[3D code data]
##############################

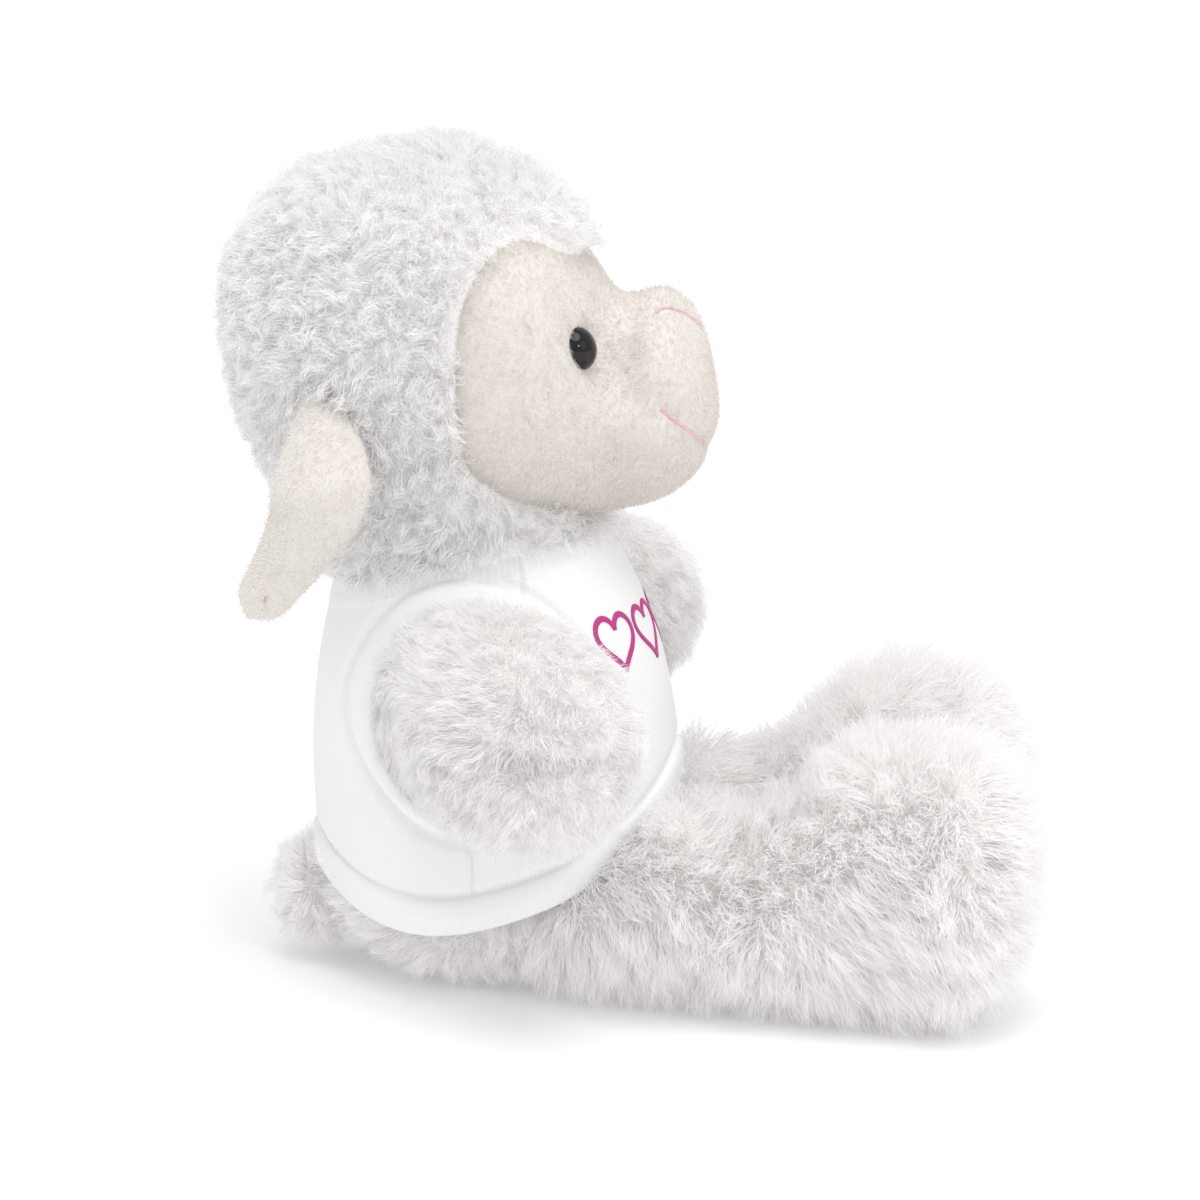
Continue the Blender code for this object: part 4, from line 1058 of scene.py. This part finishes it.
SHAG_SHADE = tint(0.97, 0.958, 0.950)
shag = pile_look("limb_shag", SHAG_ROOT, SHAG_TIP, SHAG_SHADE, 0.06)
# The soles' fleece is painted darker than the legs' and has no glow: painted shade on the
# underside.
shaded_sole_shag = pile_look("shaded_sole_shag", tint(0.94, 0.927, 0.918), tint(0.97, 0.962, 0.957),
                      tint(0.95, 0.937, 0.928), 0.0)
arm_shag = pile_look("arm_shag", tint(0.955, 0.94, 0.93), SHAG_TIP, SHAG_SHADE, 0.02)

body_form = Form("up", BODY_ROWS, BODY_SINK)
body_skin = wear(add_thing("body_backing", body_form.skin("body_backing"), backing), "torso",
                 "fleece", "body_fleece", "body_stuffing", "pellet_bag")


def hem_line(angle):
    """The hem's height at each angle from the front: high in front, low at the sides."""
    ahead = np.cos(angle)
    bow = np.where(ahead > 0, HEM_BOW_FRONT + HEM_TIP * ahead ** 4, HEM_BOW_BACK)
    return HEM_SIDE + HEM_SLOPE * ahead + bow * ahead ** 2


def under_tee(places):
    """Which places the tee hides, a little above its hem."""
    return places[:, 2] > (hem_line(around(places)) + 6) * MM


def in_body(places):
    return body_form.inside(places, 1.0 * MM)


def leg_lean(places, normals):
    """Down, and towards the foot except close to it and where the pile faces forward."""
    sideways = np.clip(1 + 1.6 * normals[:, 1], 0, 1)
    ahead = LEG_LEAN * sideways * np.clip((places[:, 1] / MM - LEG_LEAN_END) / LEG_LEAN_FADE, 0, 1)
    return np.stack([0 * ahead, -ahead, 0 * ahead - 0.3], 1) + 0.35 * brushed(places, 12, 14.0)


pile("pelvis_pile", body_skin.data, shag, ("torso", "fleece"), 31, density=3.2, length=9.0,
     tuft=3.2, lean=leaning((0.0, 0.0, -0.25), 0.5, 6, 12.0), width=0.30, curl=1.2, clump=0.6,
     rise=0.35, wild=0.3, bare=under_tee)

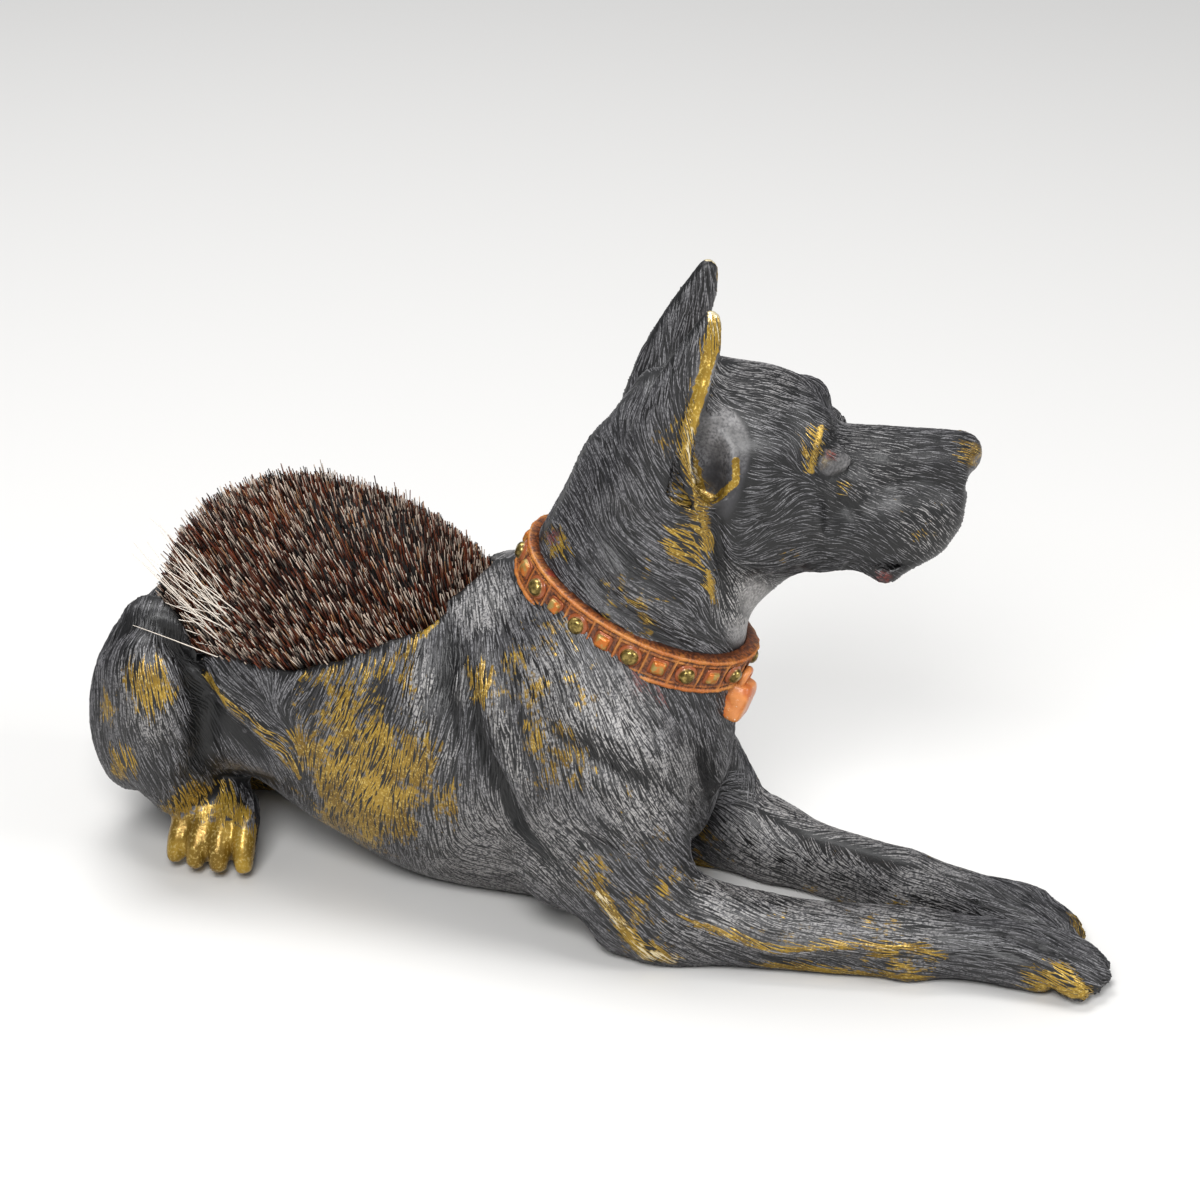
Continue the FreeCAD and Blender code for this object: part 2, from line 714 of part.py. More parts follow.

##############################

• **WRITTEN PROBLEM**
Extract, from the listing above, every line where the string "Blender" occurs.

• **REPLY**
Continue the Blender code for this object: part 4, from line 1058 of scene.py. This part finishes it.
Continue the FreeCAD and Blender code for this object: part 2, from line 714 of part.py. More parts follow.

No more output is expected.